Brief :: Copy only this: the line containing "top_band();", the line containing "before = set(bpy.data.objects)", and every line between them, exactly as written.
┏━━
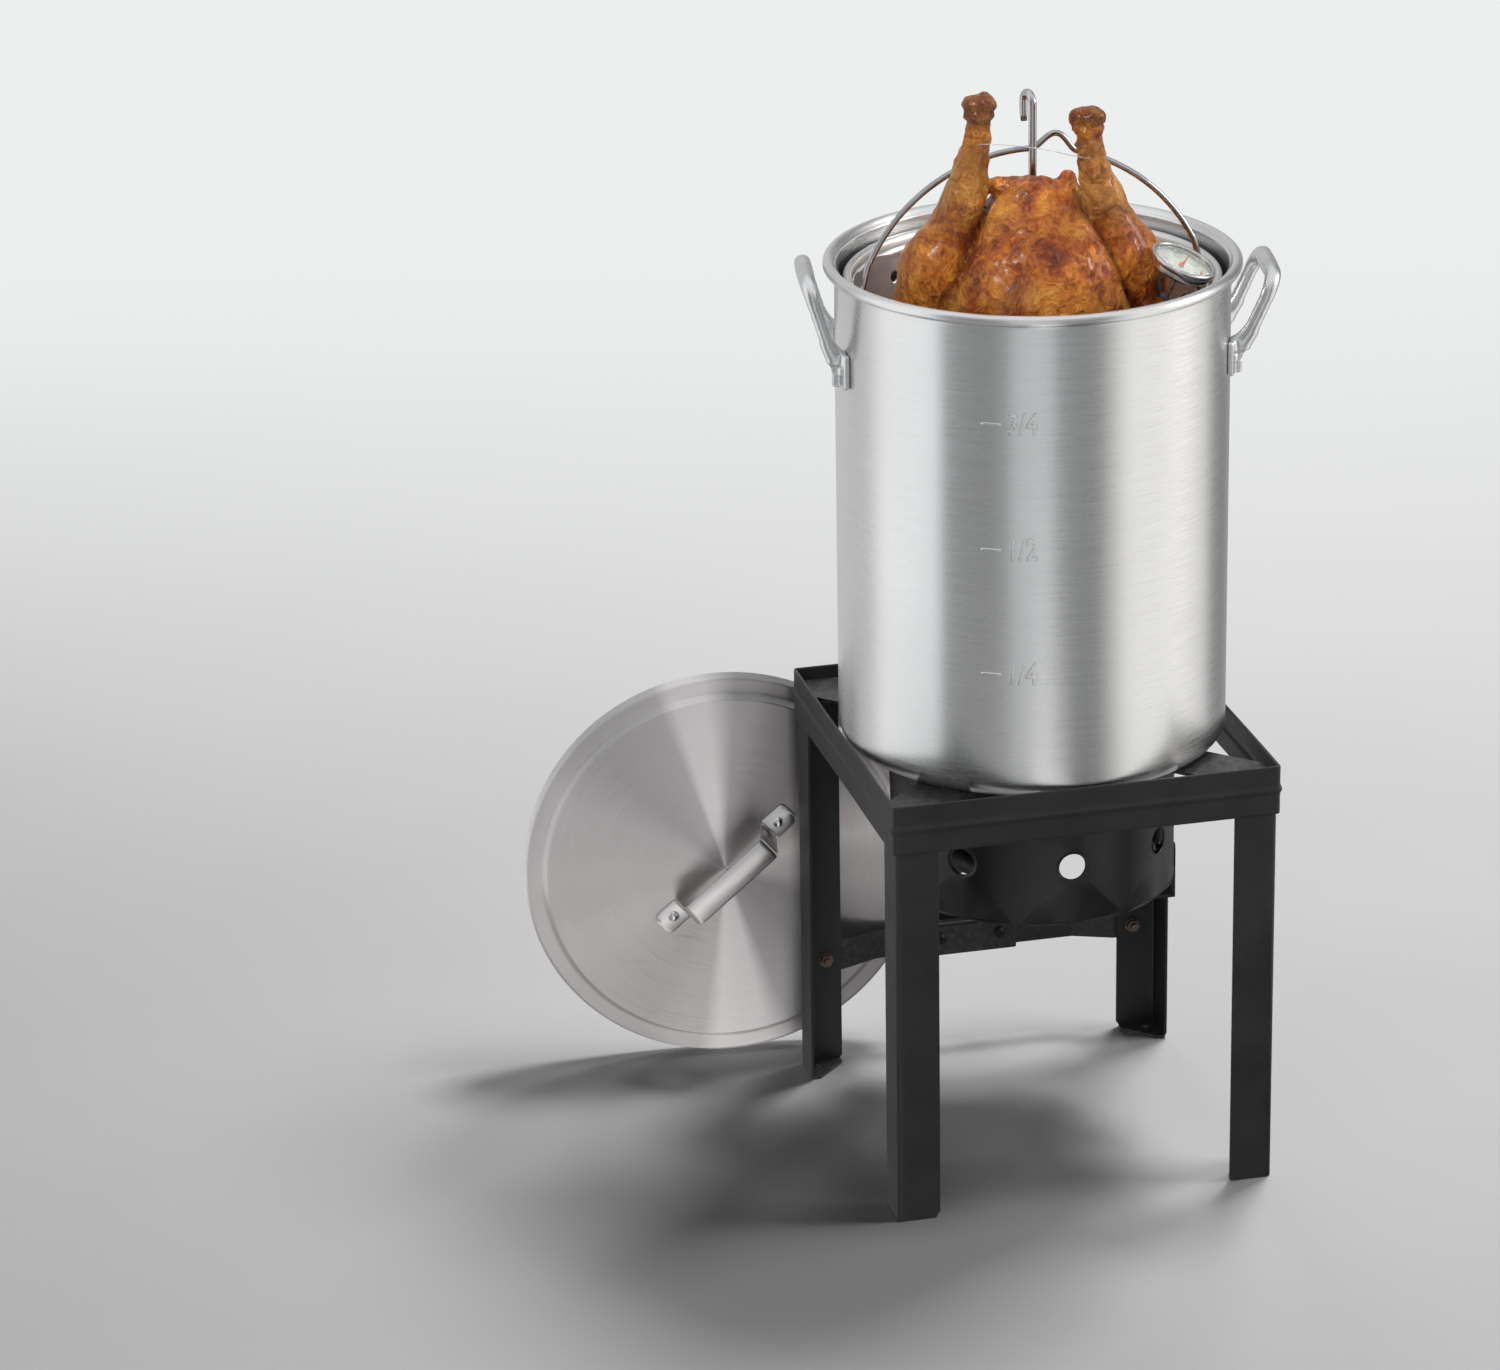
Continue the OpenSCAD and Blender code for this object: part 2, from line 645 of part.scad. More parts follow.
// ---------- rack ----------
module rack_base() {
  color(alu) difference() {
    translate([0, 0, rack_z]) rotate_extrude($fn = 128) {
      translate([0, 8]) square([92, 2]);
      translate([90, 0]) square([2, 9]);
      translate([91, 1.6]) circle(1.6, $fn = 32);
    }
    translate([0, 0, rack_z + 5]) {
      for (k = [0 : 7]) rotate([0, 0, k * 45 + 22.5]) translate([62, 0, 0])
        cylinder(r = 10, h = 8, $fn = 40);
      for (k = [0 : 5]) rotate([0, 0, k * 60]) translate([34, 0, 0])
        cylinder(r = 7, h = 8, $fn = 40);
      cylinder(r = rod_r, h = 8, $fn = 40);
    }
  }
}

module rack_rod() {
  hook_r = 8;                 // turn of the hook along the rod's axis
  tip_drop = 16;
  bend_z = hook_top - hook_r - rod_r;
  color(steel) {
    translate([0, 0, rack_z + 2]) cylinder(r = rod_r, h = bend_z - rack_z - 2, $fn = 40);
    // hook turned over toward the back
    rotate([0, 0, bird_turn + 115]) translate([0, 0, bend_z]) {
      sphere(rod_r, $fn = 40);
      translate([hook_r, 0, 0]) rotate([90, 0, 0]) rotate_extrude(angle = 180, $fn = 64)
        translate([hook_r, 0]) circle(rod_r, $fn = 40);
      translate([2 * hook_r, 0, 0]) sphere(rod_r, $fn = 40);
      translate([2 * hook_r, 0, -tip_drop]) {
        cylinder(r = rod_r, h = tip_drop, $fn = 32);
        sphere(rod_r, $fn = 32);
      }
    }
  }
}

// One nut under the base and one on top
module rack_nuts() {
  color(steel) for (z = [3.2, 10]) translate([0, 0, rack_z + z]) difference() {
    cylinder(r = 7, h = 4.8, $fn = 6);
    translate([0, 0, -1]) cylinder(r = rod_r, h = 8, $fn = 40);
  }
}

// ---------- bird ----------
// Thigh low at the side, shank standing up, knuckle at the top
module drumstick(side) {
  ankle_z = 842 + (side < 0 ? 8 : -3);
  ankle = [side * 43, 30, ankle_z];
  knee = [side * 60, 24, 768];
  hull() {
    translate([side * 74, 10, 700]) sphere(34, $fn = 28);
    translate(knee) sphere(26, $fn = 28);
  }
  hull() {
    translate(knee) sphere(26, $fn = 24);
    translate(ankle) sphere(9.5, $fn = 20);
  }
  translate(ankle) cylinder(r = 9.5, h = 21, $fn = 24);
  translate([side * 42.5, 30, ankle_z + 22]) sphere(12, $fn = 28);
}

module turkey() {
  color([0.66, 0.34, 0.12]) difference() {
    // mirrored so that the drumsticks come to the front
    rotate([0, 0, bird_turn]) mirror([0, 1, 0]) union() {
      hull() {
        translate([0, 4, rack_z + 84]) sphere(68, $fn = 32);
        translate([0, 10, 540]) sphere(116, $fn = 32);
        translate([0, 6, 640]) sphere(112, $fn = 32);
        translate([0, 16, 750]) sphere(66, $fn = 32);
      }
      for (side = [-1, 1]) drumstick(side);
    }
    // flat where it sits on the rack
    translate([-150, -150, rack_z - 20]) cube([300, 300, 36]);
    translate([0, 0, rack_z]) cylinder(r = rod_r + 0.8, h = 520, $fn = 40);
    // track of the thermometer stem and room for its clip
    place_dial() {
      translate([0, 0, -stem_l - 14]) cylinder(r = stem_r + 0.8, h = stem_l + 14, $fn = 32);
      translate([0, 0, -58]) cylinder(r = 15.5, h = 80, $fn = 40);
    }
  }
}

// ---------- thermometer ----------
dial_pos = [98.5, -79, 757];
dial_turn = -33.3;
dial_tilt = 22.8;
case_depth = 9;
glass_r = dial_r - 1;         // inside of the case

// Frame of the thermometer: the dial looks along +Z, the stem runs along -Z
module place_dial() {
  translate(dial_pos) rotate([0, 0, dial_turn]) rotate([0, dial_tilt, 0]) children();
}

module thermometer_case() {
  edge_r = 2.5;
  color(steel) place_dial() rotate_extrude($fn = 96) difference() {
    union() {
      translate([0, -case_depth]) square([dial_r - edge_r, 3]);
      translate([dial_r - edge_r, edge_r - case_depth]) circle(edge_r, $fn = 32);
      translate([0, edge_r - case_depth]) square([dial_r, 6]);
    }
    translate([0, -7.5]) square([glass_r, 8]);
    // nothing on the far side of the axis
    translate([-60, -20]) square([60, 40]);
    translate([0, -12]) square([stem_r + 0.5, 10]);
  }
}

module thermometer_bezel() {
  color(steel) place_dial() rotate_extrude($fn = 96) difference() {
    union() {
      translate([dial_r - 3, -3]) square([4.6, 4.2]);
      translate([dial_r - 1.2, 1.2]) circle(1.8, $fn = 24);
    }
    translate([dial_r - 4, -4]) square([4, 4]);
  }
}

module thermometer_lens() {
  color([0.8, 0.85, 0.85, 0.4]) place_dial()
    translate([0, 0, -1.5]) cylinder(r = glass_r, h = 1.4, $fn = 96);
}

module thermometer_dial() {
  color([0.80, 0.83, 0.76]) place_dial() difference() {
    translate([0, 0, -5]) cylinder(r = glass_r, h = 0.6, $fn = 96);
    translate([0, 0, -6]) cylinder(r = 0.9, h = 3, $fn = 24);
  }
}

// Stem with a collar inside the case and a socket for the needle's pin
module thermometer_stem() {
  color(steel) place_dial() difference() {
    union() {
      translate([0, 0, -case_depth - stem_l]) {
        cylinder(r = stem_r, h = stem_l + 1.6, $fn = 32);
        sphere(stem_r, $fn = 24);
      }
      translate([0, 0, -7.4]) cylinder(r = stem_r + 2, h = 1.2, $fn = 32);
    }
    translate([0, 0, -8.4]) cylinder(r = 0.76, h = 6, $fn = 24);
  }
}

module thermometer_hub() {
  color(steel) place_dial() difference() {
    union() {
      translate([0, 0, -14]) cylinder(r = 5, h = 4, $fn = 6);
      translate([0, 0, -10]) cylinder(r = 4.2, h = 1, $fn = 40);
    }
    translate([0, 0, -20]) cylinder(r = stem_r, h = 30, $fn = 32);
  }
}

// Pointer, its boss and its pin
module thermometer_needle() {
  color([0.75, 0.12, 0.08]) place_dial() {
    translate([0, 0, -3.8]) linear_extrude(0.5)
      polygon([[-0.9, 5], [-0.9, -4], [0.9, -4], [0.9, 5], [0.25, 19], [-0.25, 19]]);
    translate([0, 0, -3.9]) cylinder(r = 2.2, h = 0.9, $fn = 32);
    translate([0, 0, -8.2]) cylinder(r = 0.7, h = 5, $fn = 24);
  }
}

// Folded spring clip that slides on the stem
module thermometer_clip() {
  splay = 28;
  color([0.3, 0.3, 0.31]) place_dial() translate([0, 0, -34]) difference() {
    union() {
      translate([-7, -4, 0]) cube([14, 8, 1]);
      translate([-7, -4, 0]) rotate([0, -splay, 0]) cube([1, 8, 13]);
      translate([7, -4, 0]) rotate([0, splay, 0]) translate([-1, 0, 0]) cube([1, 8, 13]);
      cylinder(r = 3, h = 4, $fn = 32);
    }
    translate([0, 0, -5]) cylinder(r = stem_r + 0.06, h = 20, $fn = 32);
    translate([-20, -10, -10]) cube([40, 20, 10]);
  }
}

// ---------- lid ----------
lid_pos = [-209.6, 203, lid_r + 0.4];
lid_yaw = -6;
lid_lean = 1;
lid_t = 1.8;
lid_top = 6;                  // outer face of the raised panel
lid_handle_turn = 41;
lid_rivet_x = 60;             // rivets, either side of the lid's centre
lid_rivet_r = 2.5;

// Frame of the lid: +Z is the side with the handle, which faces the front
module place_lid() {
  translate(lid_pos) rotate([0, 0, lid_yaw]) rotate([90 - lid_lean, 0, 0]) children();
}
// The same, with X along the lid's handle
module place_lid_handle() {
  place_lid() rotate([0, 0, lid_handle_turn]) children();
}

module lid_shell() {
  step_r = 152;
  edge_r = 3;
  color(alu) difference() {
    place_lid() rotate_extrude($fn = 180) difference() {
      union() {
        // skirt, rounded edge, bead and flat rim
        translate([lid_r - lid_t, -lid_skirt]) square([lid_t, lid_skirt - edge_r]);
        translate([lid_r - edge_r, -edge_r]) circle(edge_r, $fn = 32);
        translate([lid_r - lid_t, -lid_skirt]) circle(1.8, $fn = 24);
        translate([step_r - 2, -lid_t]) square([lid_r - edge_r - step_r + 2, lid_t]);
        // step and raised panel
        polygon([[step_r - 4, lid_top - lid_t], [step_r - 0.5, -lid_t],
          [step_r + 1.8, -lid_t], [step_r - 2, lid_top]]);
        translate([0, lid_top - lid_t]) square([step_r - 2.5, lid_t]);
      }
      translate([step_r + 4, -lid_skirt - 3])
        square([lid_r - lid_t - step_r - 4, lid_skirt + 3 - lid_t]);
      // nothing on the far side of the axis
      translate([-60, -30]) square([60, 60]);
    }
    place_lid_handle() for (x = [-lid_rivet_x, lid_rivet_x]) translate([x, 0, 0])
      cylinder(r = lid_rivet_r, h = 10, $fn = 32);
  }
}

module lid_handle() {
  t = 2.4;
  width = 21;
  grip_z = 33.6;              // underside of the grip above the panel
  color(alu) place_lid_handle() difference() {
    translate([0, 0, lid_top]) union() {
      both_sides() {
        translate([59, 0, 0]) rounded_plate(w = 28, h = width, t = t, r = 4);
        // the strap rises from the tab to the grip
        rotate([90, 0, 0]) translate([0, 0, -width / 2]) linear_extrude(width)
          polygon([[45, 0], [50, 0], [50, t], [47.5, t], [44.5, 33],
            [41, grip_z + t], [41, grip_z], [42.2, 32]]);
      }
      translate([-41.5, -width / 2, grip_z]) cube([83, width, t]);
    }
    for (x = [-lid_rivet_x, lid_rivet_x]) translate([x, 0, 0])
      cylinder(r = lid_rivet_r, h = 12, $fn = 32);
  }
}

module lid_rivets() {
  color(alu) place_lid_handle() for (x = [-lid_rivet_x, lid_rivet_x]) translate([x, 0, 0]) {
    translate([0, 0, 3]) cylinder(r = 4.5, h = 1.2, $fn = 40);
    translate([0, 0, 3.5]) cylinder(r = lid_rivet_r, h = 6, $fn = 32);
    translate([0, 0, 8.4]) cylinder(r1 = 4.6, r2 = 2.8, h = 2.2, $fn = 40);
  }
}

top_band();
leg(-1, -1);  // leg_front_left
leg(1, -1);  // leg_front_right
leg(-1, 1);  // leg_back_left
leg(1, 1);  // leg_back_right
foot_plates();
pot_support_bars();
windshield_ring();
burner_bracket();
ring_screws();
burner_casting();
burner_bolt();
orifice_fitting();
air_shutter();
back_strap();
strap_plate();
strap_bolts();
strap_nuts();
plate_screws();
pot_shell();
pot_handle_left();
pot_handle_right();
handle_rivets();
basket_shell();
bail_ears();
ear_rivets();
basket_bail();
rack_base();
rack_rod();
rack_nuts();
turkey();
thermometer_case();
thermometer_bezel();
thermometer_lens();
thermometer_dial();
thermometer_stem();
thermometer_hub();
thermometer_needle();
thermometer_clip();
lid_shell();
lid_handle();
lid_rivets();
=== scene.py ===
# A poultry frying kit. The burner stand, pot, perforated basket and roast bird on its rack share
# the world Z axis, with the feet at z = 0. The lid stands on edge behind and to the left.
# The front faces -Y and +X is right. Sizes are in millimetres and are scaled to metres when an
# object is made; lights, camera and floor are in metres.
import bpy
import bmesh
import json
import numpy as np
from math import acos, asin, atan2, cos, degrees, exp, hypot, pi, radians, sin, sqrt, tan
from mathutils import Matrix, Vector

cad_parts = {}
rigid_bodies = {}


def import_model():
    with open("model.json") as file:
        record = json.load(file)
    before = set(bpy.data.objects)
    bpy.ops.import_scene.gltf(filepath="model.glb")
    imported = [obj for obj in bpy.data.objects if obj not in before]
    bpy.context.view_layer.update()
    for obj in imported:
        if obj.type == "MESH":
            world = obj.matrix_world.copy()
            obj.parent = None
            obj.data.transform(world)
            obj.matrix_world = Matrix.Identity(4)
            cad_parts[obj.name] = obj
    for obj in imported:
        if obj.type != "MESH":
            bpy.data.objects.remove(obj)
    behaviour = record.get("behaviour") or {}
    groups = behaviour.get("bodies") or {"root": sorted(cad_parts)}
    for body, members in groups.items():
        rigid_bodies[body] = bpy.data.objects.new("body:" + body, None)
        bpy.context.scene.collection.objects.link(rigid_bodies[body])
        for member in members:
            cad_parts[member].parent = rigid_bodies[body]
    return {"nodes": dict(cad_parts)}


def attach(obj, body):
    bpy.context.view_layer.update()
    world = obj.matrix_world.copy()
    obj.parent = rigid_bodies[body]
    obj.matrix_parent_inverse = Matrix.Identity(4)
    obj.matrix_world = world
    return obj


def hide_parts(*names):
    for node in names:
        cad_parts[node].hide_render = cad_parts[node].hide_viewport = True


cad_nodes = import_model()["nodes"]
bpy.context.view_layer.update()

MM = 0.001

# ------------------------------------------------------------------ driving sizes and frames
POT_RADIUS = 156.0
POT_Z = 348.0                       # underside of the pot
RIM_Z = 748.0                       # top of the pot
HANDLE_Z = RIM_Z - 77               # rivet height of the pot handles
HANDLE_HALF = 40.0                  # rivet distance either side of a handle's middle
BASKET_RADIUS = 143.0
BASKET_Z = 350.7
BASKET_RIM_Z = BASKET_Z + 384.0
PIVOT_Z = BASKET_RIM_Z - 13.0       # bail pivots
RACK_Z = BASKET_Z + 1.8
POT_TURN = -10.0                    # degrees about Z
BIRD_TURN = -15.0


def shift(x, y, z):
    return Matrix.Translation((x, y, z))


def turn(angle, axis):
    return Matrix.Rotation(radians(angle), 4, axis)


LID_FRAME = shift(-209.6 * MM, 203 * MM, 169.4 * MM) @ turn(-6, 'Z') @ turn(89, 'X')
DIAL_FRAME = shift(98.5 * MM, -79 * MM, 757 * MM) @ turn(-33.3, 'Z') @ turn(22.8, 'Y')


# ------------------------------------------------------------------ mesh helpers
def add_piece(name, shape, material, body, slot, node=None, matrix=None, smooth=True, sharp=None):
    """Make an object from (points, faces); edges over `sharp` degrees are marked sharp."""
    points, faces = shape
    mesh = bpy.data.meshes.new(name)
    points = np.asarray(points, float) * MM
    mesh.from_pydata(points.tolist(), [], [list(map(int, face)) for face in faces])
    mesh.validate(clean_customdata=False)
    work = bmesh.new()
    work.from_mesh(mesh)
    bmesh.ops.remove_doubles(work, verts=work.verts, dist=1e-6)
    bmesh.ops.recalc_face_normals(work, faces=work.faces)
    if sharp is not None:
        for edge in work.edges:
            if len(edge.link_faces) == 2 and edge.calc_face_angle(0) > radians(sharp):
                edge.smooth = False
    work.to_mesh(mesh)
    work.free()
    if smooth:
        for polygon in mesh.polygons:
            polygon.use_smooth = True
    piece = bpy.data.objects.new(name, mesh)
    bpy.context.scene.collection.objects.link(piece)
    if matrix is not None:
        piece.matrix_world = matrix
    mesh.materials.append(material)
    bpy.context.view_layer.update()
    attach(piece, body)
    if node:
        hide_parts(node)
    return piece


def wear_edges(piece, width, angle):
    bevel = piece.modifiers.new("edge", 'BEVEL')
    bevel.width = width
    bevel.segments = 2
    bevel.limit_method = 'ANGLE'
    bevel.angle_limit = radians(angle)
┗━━
Expected answer ::
top_band();
leg(-1, -1);  // leg_front_left
leg(1, -1);  // leg_front_right
leg(-1, 1);  // leg_back_left
leg(1, 1);  // leg_back_right
foot_plates();
pot_support_bars();
windshield_ring();
burner_bracket();
ring_screws();
burner_casting();
burner_bolt();
orifice_fitting();
air_shutter();
back_strap();
strap_plate();
strap_bolts();
strap_nuts();
plate_screws();
pot_shell();
pot_handle_left();
pot_handle_right();
handle_rivets();
basket_shell();
bail_ears();
ear_rivets();
basket_bail();
rack_base();
rack_rod();
rack_nuts();
turkey();
thermometer_case();
thermometer_bezel();
thermometer_lens();
thermometer_dial();
thermometer_stem();
thermometer_hub();
thermometer_needle();
thermometer_clip();
lid_shell();
lid_handle();
lid_rivets();
=== scene.py ===
# A poultry frying kit. The burner stand, pot, perforated basket and roast bird on its rack share
# the world Z axis, with the feet at z = 0. The lid stands on edge behind and to the left.
# The front faces -Y and +X is right. Sizes are in millimetres and are scaled to metres when an
# object is made; lights, camera and floor are in metres.
import bpy
import bmesh
import json
import numpy as np
from math import acos, asin, atan2, cos, degrees, exp, hypot, pi, radians, sin, sqrt, tan
from mathutils import Matrix, Vector

cad_parts = {}
rigid_bodies = {}


def import_model():
    with open("model.json") as file:
        record = json.load(file)
    before = set(bpy.data.objects)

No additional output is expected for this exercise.